Current State of Knowledge

As of 2026, the status of Fermat numbers is as follows:

Status: Confirmed prime | Values of $ n $: 0, 1, 2, 3, 4
Status: Completely factored | Values of $ n $: 5, 6, 7, 8, 9, 10, 11
Status: Known composite, partial factorization | Values of $ n $: 12, 13, 14, …
Conjecture. There are only five Fermat primes: $ F_0 = 3 $, $ F_1 = 5 $, $ F_2 = 17 $, $ F_3 = 257 $, and $ F_4 = 65{,}537 $. No further Fermat number is prime.

Most number theorists believe this conjecture is true, but it remains unproven.

Fermat Number Factoring Data

$ n $: 0 | $ F_n $: 3 | Status: Prime | Smallest prime factor: —
$ n $: 1 | $ F_n $: 5 | Status: Prime | Smallest prime factor: —
$ n $: 2 | $ F_n $: 17 | Status: Prime | Smallest prime factor: —
$ n $: 3 | $ F_n $: 257 | Status: Prime | Smallest prime factor: —
$ n $: 4 | $ F_n $: 65,537 | Status: Prime | Smallest prime factor: —
$ n $: 5 | $ F_n $: 4,294,967,297 | Status: Composite | Smallest prime factor: 641
$ n $: 6 | $ F_n $: ~1.84 x 10^19 | Status: Composite | Smallest prime factor: 274,177
$ n $: 7 | $ F_n $: ~3.40 x 10^38 | Status: Composite | Smallest prime factor: 59,649,589,127,497,217
$ n $: 8 | $ F_n $: ~1.16 x 10^77 | Status: Composite | Smallest prime factor: 1,238,926,361,552,897

Exercises:

Verify that $ F_0, F_1, F_2, F_3 $ are prime by checking for divisors up to their square roots.

Use the Euler-Lucas theorem to determine what form the prime factors of $ F_6 $ must have.

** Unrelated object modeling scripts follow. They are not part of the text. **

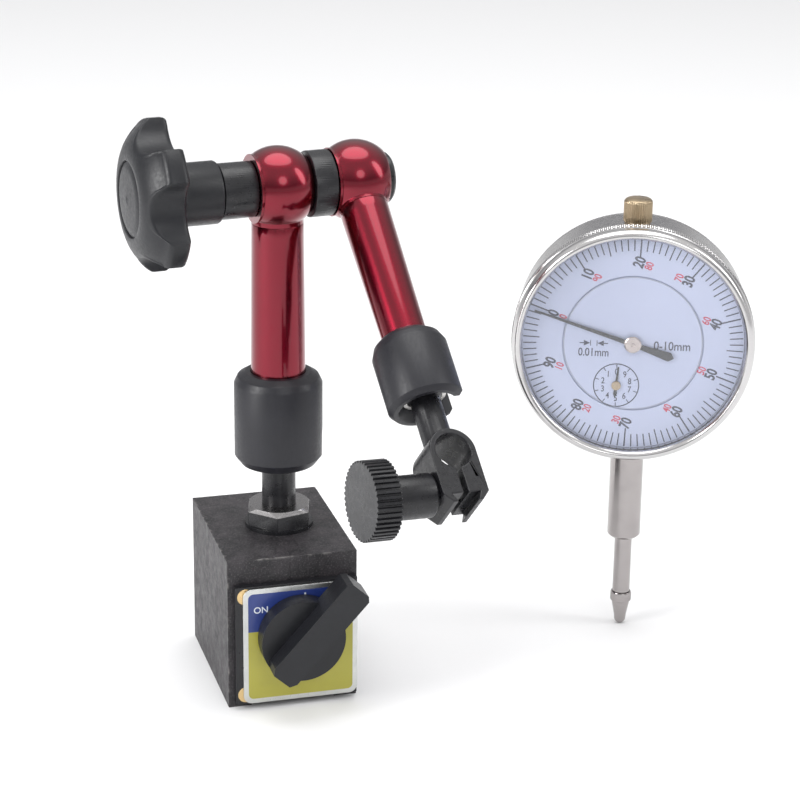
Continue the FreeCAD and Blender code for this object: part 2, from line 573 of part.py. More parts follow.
def indicator_case():
    """The round case with its inner web, back cover, stem and top cap."""
    blank = turned("case_blank", [
        ("case_inner", "case_back"), ("case_radius", "case_back"), ("case_radius", "case_front"),
        ("rim_radius", "case_front"), ("rim_radius", "rim_front"), ("case_inner", "rim_front"),
        ("case_inner", "web_front"), (0, "web_front"), (0, "web_back"),
        ("case_inner", "web_back")])
    down = Rotation(Vector(1, 0, 0), 90)
    stem_hole = cylinder("case_stem_hole", "stem_radius", 6, (0, -23, 0), down)
    cap_hole = cylinder("case_cap_hole", 3, 6, (0, 29, 0), down)
    holes = [cylinder(f"web_hole_{n}", "arbor_radius + fit_gap", 3, (*place, 3.5))
             for n, place in enumerate(ARBORS)]
    taps = [cylinder(f"case_tap_{n}", 0.8, 5, (*polar(26.3, 45 + 90 * n), "case_back"))
            for n in range(4)]
    node("case", cut("case", blank, [stem_hole, cap_hole] + holes + taps), DIAL)

    plate = turned("back_plate", [
        (0, "case_back - 1.5"), ("case_radius - 0.5", "case_back - 1.5"),
        ("case_radius", "case_back - 1"), ("case_radius", "case_back"),
        ("case_inner - 0.1", "case_back"), ("case_inner - 0.1", "case_back + 0.6"),
        (0, "case_back + 0.6")])
    lug = block("back_lug", 5, 13, 11, (-2.5, -6.5, "case_back - 12"))
    eye = cylinder("lug_hole", 3.25, 5, (-2.5, 0, "case_back - 7"), ALONG_X)

    def screw(name, n):
        corners = [(0, "case_back - 1.5"), (1.2, "case_back - 1.5"), (0.8, "case_back - 0.9"),
                   (0.8, "case_back + 4.5"), (0, "case_back + 4.5")]
        return turned(name, corners, (*polar(26.3, 45 + 90 * n), 0))

    sinks = [screw(f"back_sink_{n}", n) for n in range(4)]
    node("back_cover", cut("back_cover", joined("back_blank", [plate, lug]), [eye] + sinks), DIAL)
    node("back_screws", group("back_screws", [screw(f"back_screw_{n}", n) for n in range(4)]),
         DIAL)
    node("stem", turned("stem", [
        ("spindle_radius + fit_gap", "stem_end"), (3.3, "stem_end"),
        ("stem_radius", "stem_end + 0.7"), ("stem_radius", 45.7), (4.4, 45.9), (4.4, 46.9),
        ("stem_radius", 47), ("stem_radius", 51), ("spindle_radius + fit_gap", 51)]), INDICATOR)
    node("top_cap", turned("top_cap", [
        ("spindle_radius + 0.2", 99.4), (3, 99.4), (3, 102.4), (3.35, 102.4), (3.35, 107.4),
        (2.9, 108), (0, 108), (0, 107), ("spindle_radius + 0.2", 107)]), INDICATOR)


def dial_front():
    """The knurled bezel with its crystal and scale ring, and the fixed inner dial."""
    front = "bezel_front"
    node("bezel", turned("bezel", [
        ("rim_radius + 0.1", "case_front + 0.1"), ("bezel_radius", "case_front + 0.1"),
        ("bezel_radius", 7.3), ("bezel_radius - 0.45", 7.6), ("bezel_radius - 0.25", 9.3),
        ("bezel_radius - 0.8", front), ("bezel_radius - 1.5", front), ("ring_outer", 9.6),
        ("ring_outer", 9.25), ("crystal_radius + fit_gap", 9.25),
        ("crystal_radius + fit_gap", "crystal_back - fit_gap"),
        ("ring_outer + fit_gap", "crystal_back - fit_gap"),
        ("ring_outer + fit_gap", "rim_front + 0.15"),
        ("rim_radius + 0.1", "rim_front + 0.15")]), DIAL)
    node("crystal", cylinder("crystal", "crystal_radius", 1, (0, 0, "crystal_back")), DIAL)
    node("scale_ring", turned("scale_ring", [
        ("ring_inner", "face_back"), ("ring_outer", "face_back"),
        ("ring_outer", "face_front"), ("ring_inner", "face_front")]), DIAL)
    disc = turned("disc_blank", [
        (0, "web_front"), (12, "web_front"), (12, "face_back"), ("ring_inner - 0.3", "face_back"),
        ("ring_inner - 0.3", "face_front"), (0, "face_front")])
    holes = [cylinder(f"disc_hole_{n}", "arbor_radius + 0.25", 3, (*place, 5))
             for n, place in enumerate(ARBORS[:2])]
    node("dial_disc", cut("dial_disc", disc, holes), DIAL)


# The counting wheel's arbor is one pinion radius beside the rack and one gear centre
# distance from the middle of the dial. The take-up wheel is opposite.
CENTRES = size("wheel_radius + centre_radius")
COUNT_X = -size("rack_line + pinion_radius")
COUNT_Y = -math.sqrt(CENTRES ** 2 - COUNT_X ** 2)
COUNT_ANGLE = math.degrees(math.atan2(COUNT_Y, COUNT_X))
TOOTH = 0.12
ROOT = 0.26
ARBORS = [(0, 0), (COUNT_X, COUNT_Y), (-COUNT_X, -COUNT_Y)]


def movement():
    """The gear train: a rack turns the 16-tooth pinion once in 10 mm, and its 100-tooth
    wheel turns the 10-tooth centre pinion ten times as fast."""
    def arbor(low, high, place):
        return Part.makeCylinder(size("arbor_radius"), high - low, Vector(*place, low))

    def moved(shape, place):
        shape.translate(Vector(*place, 0))
        return shape

    wheel, centre, rack_pinion = size("wheel_radius"), size("centre_radius"), size("pinion_radius")
    facing = COUNT_ANGLE + 180
    count_wheel = moved(toothed(100, wheel + TOOTH, wheel - ROOT, 0.58, 0.4, 3.7,
                                facing + 1.8), ARBORS[1])
    pinion = moved(toothed(16, rack_pinion + TOOTH, rack_pinion - ROOT, 0.58, 2.8, -1.4), ARBORS[1])
    node("count_wheel", made("count_wheel", count_wheel.fuse(
        [pinion, arbor(-1.4, 7.2, ARBORS[1])]).removeSplitter()), DIAL)
    centre_teeth = toothed(10, centre + TOOTH, centre - ROOT, 0.58, 1, 3.2, COUNT_ANGLE)
    node("centre_pinion", made("centre_pinion", centre_teeth.fuse(
        arbor(2.4, 7.8, ARBORS[0])).removeSplitter()), DIAL)
    take_up = moved(toothed(100, wheel + TOOTH, wheel - ROOT, 0.58, 0.4, 3.7,
                            COUNT_ANGLE + 1.8), ARBORS[2])
    node("take_up_wheel", made("take_up_wheel", take_up.fuse(
        arbor(2.4, 5.3, ARBORS[2])).removeSplitter()), DIAL)

    spring = document.addObject("Part::Spiral", "hairspring_path")
    spring.Growth = 0.75
    spring.Rotations = 5
    spring.Radius = 1.1
    document.recompute()
    ribbon = Part.makePolygon([Vector(1.05, 0, -0.15), Vector(1.2, 0, -0.15),
                               Vector(1.2, 0, 0.15), Vector(1.05, 0, 0.15),
                               Vector(1.05, 0, -0.15)])
    hairspring = Part.Wire(spring.Shape.Edges).makePipeShell([ribbon], True, True)
    node("hairspring", made("hairspring", hairspring),
         DIAL.multiply(Placement(Vector(*ARBORS[2], 3.3), UPRIGHT)))

    pillars = [cylinder(f"pillar_{n}", 1.2, 1.65, (*polar(16, COUNT_ANGLE + angle), 2.95))
               for n, angle in enumerate((75, 105, 255, 285))]
    node("plate_pillars", group("plate_pillars", pillars), DIAL)
    bridge = cylinder("bridge_blank", 18, 0.6, (0, 0, 2.35))
    holes = [cylinder(f"bridge_hole_{n}", "arbor_radius + fit_gap", 1, (*place, 2.2))
             for n, place in enumerate(ARBORS)]
    node("bridge_plate", cut("bridge_plate", bridge, holes), DIAL)


def needle(name, length, tail, half, tip_half, tail_half, low, thick, hub, angle):
    """A pointer with a slim tip and a broader tail that ends in a point."""
    return padded(name, [
        (length, -tip_half), (length, tip_half), (hub, half), (-hub, half),
        (-tail + 1.1, tail_half), (-tail, 0), (-tail + 1.1, -tail_half), (-hub, -half),
        (hub, -half)], thick, (0, 0, low), Rotation(Vector(0, 0, 1), angle))


def pointers():
    """The main pointer on its hub, and the small turns pointer."""
    pointer = needle("pointer_blank", 24.4, 10.2, 0.55, 0.2, 1.1, 7.45, 0.2, 1.5, 162)
    boss = cylinder("pointer_boss", 1.8, 0.2, (0, 0, 7.45))
    hole = cylinder("pointer_hole", 1.2, 1, (0, 0, 7))
    node("main_pointer", cut("main_pointer", joined("pointer_joined", [pointer, boss]), [hole]),
         DIAL)
    hub = turned("hub_blank", [
        (0, 7.1), (1.2, 7.1), (1.2, 7.65), (2, 7.65), (2, 7.8), (1.7, 8), (0.5, 8.05),
        (0.3, 7.9), (0, 7.9)])
    arbor_hole = cylinder("hub_arbor_hole", "arbor_radius", 0.7, (0, 0, 7.1))
    node("pointer_hub", cut("pointer_hub", hub, [arbor_hole]), DIAL)
    small = needle("small_blank", 4.6, 3.2, 0.32, 0.18, 0.45, 7, 0.12, 0.8, 85)
    button = cylinder("small_button", 1.1, 0.25, (0, 0, 7))
    small_hole = cylinder("small_hole", "arbor_radius", 1, (0, 0, 6.5))
    node("small_pointer", cut("small_pointer", joined("small_joined", [small, button]),
                              [small_hole]),
         DIAL.multiply(Placement(Vector(*ARBORS[1], 0), UPRIGHT)))


def spindle():
    """The sliding spindle with its rack, its contact point and its guide and spring."""
    radius = size("spindle_radius")
    pitch = size("rack_pitch")
    line = size("rack_line")
    mesh_z = size("dial_z") + COUNT_Y
    blank = turned("spindle_blank", [
        (0, "spindle_end"), ("spindle_radius - 0.2", "spindle_end"),
        ("spindle_radius", "spindle_end + 0.2"), ("spindle_radius", "spindle_top - 0.3"),
        ("spindle_radius - 0.3", "spindle_top"), (0, "spindle_top")])
    grooves = []
    for n in range(-18, 3):
        z = mesh_z + n * pitch
        corners = [Vector(-radius - 0.2, -3, z - 0.27), Vector(-line + 0.3, -3, z - 0.1),
                   Vector(-line + 0.3, -3, z + 0.1), Vector(-radius - 0.2, -3, z + 0.27)]
        face = Part.Face(Part.makePolygon(corners + corners[:1]))
        grooves.append(face.extrude(Vector(0, 6, 0)))
    rack = made("rack_gaps", Part.makeCompound(grooves))
    hole = cylinder("contact_hole", 1.2, 4, (0, 0, "spindle_end"))
    pin_hole = cylinder("guide_pin_hole", 0.6, 4, (0, 0, 70), ALONG_Y)
    node("spindle", cut("spindle", blank, [rack, hole, pin_hole]), INDICATOR)
    tip = turned("contact_blank", [
        (0, 1.4), (1.4, 1.4), (1.45, 2.2), (2.1, 5.4), (2.1, 6.1), (2.55, 6.3), (2.55, 8.4),
        (2.35, "spindle_end"), (1.2, "spindle_end"), (1.2, "spindle_end + 3.9"),
        (0, "spindle_end + 3.9")])
    nose = ball("contact_ball", 1.4, (0, 0, 1.4))
    node("contact_point", joined("contact_point", [tip, nose]), INDICATOR)

    pin = cylinder("guide_pin_shank", 0.6, 5.6, (0, 0, 70), ALONG_Y)
    arm = cylinder("guide_pin_arm", 0.4, 3.6, (0, 3.2, 70), ALONG_X)
    node("guide_pin", joined("guide_pin", [pin, arm]), INDICATOR)
    bar = block("guide_blank", 5, 0.8, 48.6, (-2.5, 4.2, 50.4))
    slot = block("guide_slot", 1.4, 0.8, 14, (-0.7, 4.2, 68.5))
    hook = block("spring_hook", 1.2, 2.2, 0.6, (2, 2.4, 53.2))
    web = block("hook_web", 0.6, 1.8, 0.6, (1.8, 2.6, 53.2))
    node("guide_bar", cut("guide_bar", joined("guide_joined", [bar, hook, web]), [slot]), INDICATOR)
    node("return_spring", made("return_spring", coil(0.8, 0.15, 0.62, 15.3)),
         INDICATOR.multiply(Placement(Vector(3, 3.2, 54.1), UPRIGHT)))


magnetic_base()
front_of_base()
switch()
post()
lower_arm()
clamping_bolt()
star_knob()
upper_arm()
indicator_clamp()
indicator_case()
dial_front()
movement()
pointers()
spindle()
document.recompute()

for item in document.Objects:
    state = set(item.State) & {"Invalid", "Error"}
    if state:
        print("not built:", item.Name, item.Label, item.State)
for label, piece in nodes.items():
    if piece.Shape.isNull() or not piece.Shape.isValid() or not piece.Shape.Solids:
        print("bad shape:", label)

os.makedirs("parts", exist_ok=True)
for label, piece in nodes.items():
    piece.Shape.exportStep(f"parts/{label}.step")
print(len(nodes), "sub-parts written")
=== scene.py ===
import json
import math

import bmesh
import bpy
from mathutils import Matrix, Vector


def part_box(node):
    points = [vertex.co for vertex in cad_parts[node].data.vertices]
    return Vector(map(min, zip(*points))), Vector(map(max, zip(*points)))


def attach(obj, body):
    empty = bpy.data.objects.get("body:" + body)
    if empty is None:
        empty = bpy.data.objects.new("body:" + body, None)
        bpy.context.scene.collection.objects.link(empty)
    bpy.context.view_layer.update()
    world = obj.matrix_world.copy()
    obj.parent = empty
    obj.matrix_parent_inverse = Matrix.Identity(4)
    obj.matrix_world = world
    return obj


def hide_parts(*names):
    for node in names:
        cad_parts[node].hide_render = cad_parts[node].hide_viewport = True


# A dial indicator beside its small magnetic base stand. Lengths are in millimetres and
# turned into metres by MM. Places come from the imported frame's boxes and joints.

MM = 0.001
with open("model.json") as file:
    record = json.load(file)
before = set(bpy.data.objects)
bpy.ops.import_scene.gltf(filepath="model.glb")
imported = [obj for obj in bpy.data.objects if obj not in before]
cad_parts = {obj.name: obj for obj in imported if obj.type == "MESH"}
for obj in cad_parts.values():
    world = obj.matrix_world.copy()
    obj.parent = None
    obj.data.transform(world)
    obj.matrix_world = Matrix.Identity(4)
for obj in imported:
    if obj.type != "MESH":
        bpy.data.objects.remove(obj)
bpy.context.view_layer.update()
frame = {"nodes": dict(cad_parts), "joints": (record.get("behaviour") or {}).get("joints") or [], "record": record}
joints = {joint["name"]: joint for joint in frame["joints"]}
body_of_node = {name: body for body, names in frame["record"]["behaviour"]["bodies"].items()
                for name in names}
slot_of_node = {part["node"]: part["material_slot"] for part in frame["record"]["subparts"]}


# ------------------------------------------------------------------------- frames

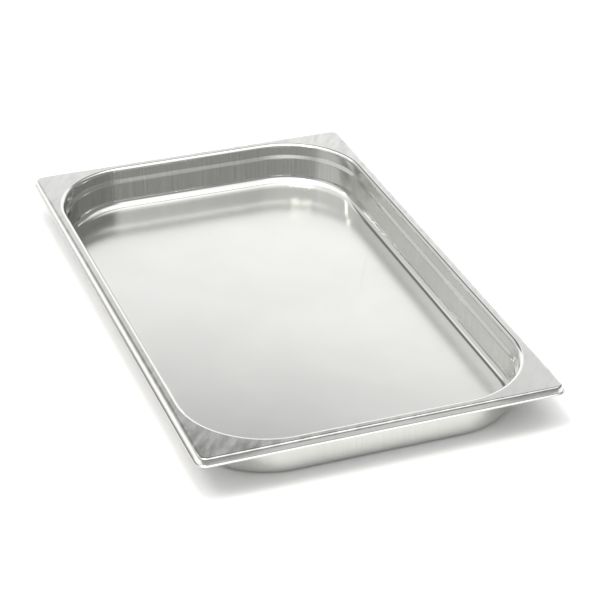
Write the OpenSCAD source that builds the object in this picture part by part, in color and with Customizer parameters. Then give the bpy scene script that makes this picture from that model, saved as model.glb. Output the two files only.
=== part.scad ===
// Shallow full-size food pan, deep-drawn in one piece from stainless sheet.
// Frame: origin at the centre of the underside, +Z up, +X across the pan, +Y along it.

/* [Pan] */
// Width over the rim's lip
pan_w = 325; // [250:1:400]
// Length over the rim's lip
pan_l = 530; // [400:1:650]
// Height from the underside to the top of the rim
pan_h = 40; // [38:1:100]
// Thickness of the sheet
sheet_t = 0.8; // [0.6:0.1:1]

/* [Rim] */
// Radius of the lip's outer corners
lip_corner_r = 10; // [9:0.5:14]
// How far the lip stands out past the foot of the skirt
lip_flare = 1.5; // [1.3:0.1:2]
// How far the skirt leans out from its top to its foot
skirt_lean = 1.8; // [1:0.1:2.2]
// Drop from the top of the rim to the top of the lip
lip_drop = 5.6; // [5:0.1:7]
// Bend radius at the skirt's top, on the sheet's middle
skirt_bend_r = 1.7; // [1.5:0.1:2]
// Bend radius between skirt and lip, on the sheet's middle
lip_bend_r = 1.2; // [1:0.1:1.4]

/* [Well] */
// Width of the rim, from the lip's edge to the well's wall
rim_w = 12.5; // [12:0.5:16]
// Corner radius of the well at its mouth
well_corner_r = 75; // [65:1:90]
// Bend radius where the rim turns down into the well, on the sheet's middle
mouth_bend_r = 3.1; // [2:0.1:3.3]
// Depth of the band above the stacking shoulder
band_h = 11; // [9:0.5:16]
// How far the shoulder steps into the well
shoulder_in = 2.2; // [1.8:0.1:3]
// Height of the shoulder's slope
shoulder_h = 3.9; // [3:0.1:4.5]
// Bend radius at the shoulder's two bends, on the sheet's middle
shoulder_bend_r = 1.8; // [1:0.1:2]
// Bend radius between the wall and the floor, on the sheet's middle
floor_bend_r = 8; // [6:0.5:10]
// Draft of the band above the shoulder, in degrees
band_draft = 2; // [1:0.5:4]
// Draft of the wall below the shoulder, in degrees
wall_draft = 2.7; // [1:0.1:6]

/* [Hidden] */

// Height of the sheet's middle where the rim is flat, and where the floor is
rim_z = pan_h - sheet_t / 2;
floor_z = sheet_t / 2;

// Radius that the well's outline turns its corners on, measured at the lip's edge
well_turn_r = well_corner_r + rim_w;

// Steps round each bend of the sheet, and round a full turn of a corner
bend_steps = 8;
corner_steps = 96;

// The swept rim and well run this far along the flat past their bends
flat_run = 2;
// The plates that fill the flats overlap the swept rim and well by this much
seam = 1;

// Outlines of the sheet's middle, as corners [inset from the lip's edge, height, bend radius]
lip_z = rim_z - lip_drop;
skirt_foot_x = lip_flare + sheet_t / 2;
skirt_top_x = skirt_foot_x + skirt_lean;
rim_flat_end = skirt_top_x + skirt_bend_r + flat_run;
RIM = [
    [0, lip_z, 0],
    [skirt_foot_x, lip_z, lip_bend_r],
    [skirt_top_x, rim_z, skirt_bend_r],
    [rim_flat_end, rim_z, 0]
];

mouth_x = rim_w - sheet_t / 2;
band_x = mouth_x + band_h * tan(band_draft);
shoulder_z = rim_z - band_h - shoulder_h;
wall_x = band_x + shoulder_in;
foot_x = wall_x + (shoulder_z - floor_z) * tan(wall_draft);
well_flat_start = mouth_x - mouth_bend_r - flat_run;
floor_flat_start = foot_x + floor_bend_r;
WELL = [
    [well_flat_start, rim_z, 0],
    [mouth_x, rim_z, mouth_bend_r],
    [band_x, rim_z - band_h, shoulder_bend_r],
    [wall_x, shoulder_z, shoulder_bend_r],
    [foot_x, floor_z, floor_bend_r],
    [floor_flat_start + seam, floor_z, 0]
];

function xy(p) = [p[0], p[1]];
function unit(v) = v / norm(v);
function left_of(v) = [-v[1], v[0]];
function cross_of(u, v) = u[0] * v[1] - u[1] * v[0];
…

Then verify that $ 274{,}177 $ fits this form.

Prove that $ F_n \equiv 2 \pmod{3} $ for all $ n \geq 1 $, and explain why 3 can never divide a Fermat number other than $ F_0 $.

Using the recursive formula $ F_n = F_0 F_1 \cdots F_{n-1} + 2 $, compute $ F_4 $ step by step from the product of $ F_0, F_1, F_2, F_3 $.

The Gauss-Wantzel theorem states that a regular $ n $-gon is constructible if and only if $ n = 2^a p_1 p_2 \cdots p_k $ where the $ p_i $ are distinct Fermat primes. List all constructible regular $ n $-gons for odd $ n \leq 300 $.

Apply Pepin’s test conceptually: if $ 3^{(F_2 – 1)/2} = 3^8 = 6561 $, compute $ 6561 \bmod 17 $ and verify the test predicts $ F_2 = 17 $ is prime.